Mücadelelerimiz bireyseldir. Bir araya gelip güç birliği yapalım der ama elimize yüzümüze bulaştırırız. Diğerlerini yönetmek arzusuyla hemencecik ekip ruhundan sıyrılır tek adam psikozuna teslim ederiz kendimizi. Üçlü kanepe, ikiz yataktan önce gelir koltuk, eşyaların içinde. Kurulursak hasbelkader bir de, başımıza tacımızı, onu bunu dürtmek için asamızı da kolumuza kendimiz takarız alelacele. Makamsal sıfatların ismimizin önüne geçmesi bizi ziyadesiyle memnun eder. Örn. dikkat edin birçok anne, yeni işe giren çocuklarından bahsederken, muhakkak işvereninden önce "müdür" yapıverir onları. Pohpohlanmaya bayılır, sensin denilmesinden ziyadesiyle keyif alırız. Gelen makamın hazzıyla egomuz yükselince, burnumuz kalkar ve delikleriyle muhatap ederiz resmimize bakanları. Geçip gidince de o makamlar,  dost bir çift göz ararız, pınarlarımızda düşmek üzere olan, garibim bir kaç damla yaşla. Bir an önce büyümek arzusuyla, anamızın babamızın ayakkabısını giymekle aynıdır durumumuz.

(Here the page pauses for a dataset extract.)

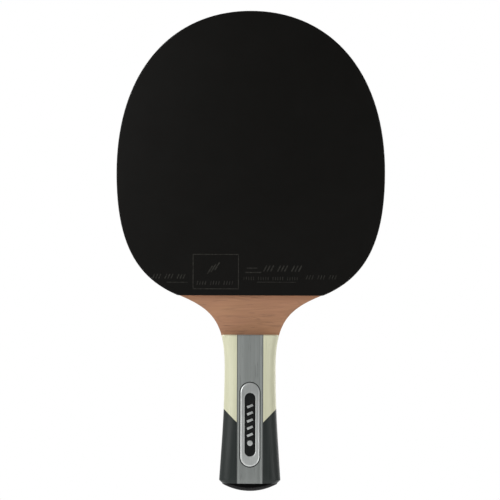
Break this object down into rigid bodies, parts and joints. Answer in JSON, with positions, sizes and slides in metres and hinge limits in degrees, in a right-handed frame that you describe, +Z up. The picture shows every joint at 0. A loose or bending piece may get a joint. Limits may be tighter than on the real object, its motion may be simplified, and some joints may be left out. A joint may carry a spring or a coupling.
{
  "type": "table tennis paddle",
  "caption": "Shakehand table tennis paddle: round plywood blade with sponge-backed black and red rubbers, edge tape and a flared inlaid handle with a badge and end cap.",
  "frame": {"origin": "centre of the grip: inside the handle on the blade's middle plane, 45 mm above the butt end", "axes": "+Z up the handle to the top of the head, -Y out of the front (black, badge) side, +X to the right of someone facing the front"},
  "size_m": [0.15, 0.0251, 0.2683],
  "materials": {
    "core_ply": "bare end grain",
    "cross_ply": "bare end grain",
    "face_veneer": "satin lacquer",
    "sponge": "matte foam",
    "black_rubber": "satin",
    "red_rubber": "satin",
    "edge_tape": "matte woven",
    "grey_wood": "dyed, satin lacquer",
    "dark_wood": "dyed, satin lacquer",
    "cream_wood": "dyed, satin lacquer",
    "charcoal_wood": "dyed, satin lacquer",
    "cap": "gloss",
    "bezel": "polished",
    "insert": "gloss",
    "stripes": "satin"
  },
  "bodies": {
    "root": {"badge_bezel": "bezel", "badge_insert": "insert", "badge_stripes": "stripes", "core_ply": "core_ply", "edge_tape": "edge_tape", "end_cap": "cap", "front_centre_band": "grey_wood", "front_cross_ply": "cross_ply", "front_face_veneer": "face_veneer", "front_left_edge_band": "grey_wood", "front_left_lower_cheek": "charcoal_wood", "front_left_pinstripe": "dark_wood", "front_left_upper_cheek": "cream_wood", "front_right_edge_band": "grey_wood", "front_right_lower_cheek": "charcoal_wood", "front_right_pinstripe": "dark_wood", "front_right_upper_cheek": "cream_wood", "front_rubber": "black_rubber", "front_sponge": "sponge", "rear_centre_band": "grey_wood", "rear_cross_ply": "cross_ply", "rear_face_veneer": "face_veneer", "rear_left_edge_band": "grey_wood", "rear_left_lower_cheek": "charcoal_wood", "rear_left_pinstripe": "dark_wood", "rear_left_upper_cheek": "cream_wood", "rear_right_edge_band": "grey_wood", "rear_right_lower_cheek": "charcoal_wood", "rear_right_pinstripe": "dark_wood", "rear_right_upper_cheek": "cream_wood", "rear_rubber": "red_rubber", "rear_sponge": "sponge"}
  },
  "joints": []
}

Evet, yalnızlığı da iyi biliriz hakikaten. Tırım tırım sevgiyle tutacak bir el ararken bile mangalımızda hiç kül bırakmayız. Bir o kadar da, kuyruğumuzu kıstırmışlığımız vardır hani laf aramızda. Ergen bireylerimiz beden dilini kullanır çoğunlukla. Cinsimizle ilgili vasıfları vitrinimize koyunca sahip olduğumuzu da zannederiz. Rızıklarını kazanmak için tüm enerjimizi ve zamanımızın en verimli dilimlerini tükettiğimizden biraz da zahmetli olduğundan sadece besleyip büyütürüz evlatlarımızı. İlk ve en önemli olan, yani aile içi eğitim de gümbürtüye gider böylelikle. YETİŞTİRME işini başkalarına bırakırız sonra da değerlerimizi yitirdiğimizden yakınıp dururuz ama,  başarılarını bizden almış olduğu mükemmel genetiğe, arızalarını da babaysak anasının, anaysak babasının bozuk genetiğine yada toplumsal bozulmaya mal ederiz.

Peki ya, diğerleriyle ilgili olumsuz duyumların bizi memnun etmişliği olmasa, kan kusup kızılcık şerbeti içtim der miyiz hiç? 90 yıl önce kurulan gencecik ama koskoca bir orkestrayız biz. Hep, sonradan bir türlü beğenmediğimiz şeflere teslim etsek de farklı bir sürü enstrümanla bir senfoni besteleme peşindeyiz. Bizi en iyi ifade edecek melodilere karar veremiyoruz bir türlü. Her bir enstrüman, ite kaka diğerlerini, öne çıkmak, daha çok yer almak istiyor bu senfonide ama nafile. Çünkü el'an vurmalı çalgıların gürültüsü birinciliği kimseye kaptırmamakta.

Her türlü gelgit'imize rağmen, benim güzel memleketimin bereketli topraklarında yaşayan çoğu genç onca insanla, damarlarımızdaki asil kanla, pırıl pırıl ışık dolu yüreğimizdeki sıcaklıkla, adım adım ilerleyeceğimize, aydınlıklara yürüyeceğimize inancım tam benim. Büyüyüp gelişeceğiz ve dünya üzerinde, bu topraklara, içtiği suyla, soluduğu havayla kök salıp koca bir çınar olacak bir gün TÜRKİYE'm, biliyorum.

Birkaç gün sonra, bir yıl daha aktarılacak gelecekten, istihkakımıza. Bize güzel günler getirecektir yaşamamız, yeni olanaklar getirecektir değerlendirmemiz için.  Gençlikten, yetişkinliğe geçişimizin ilk senesi olsun ikibin on dört, cahilliğin gölgesi, düşmanlığın isi pusu, karanlığın soğuğu girmesin hanelerimize. Aman diyim kapıları iyi ört.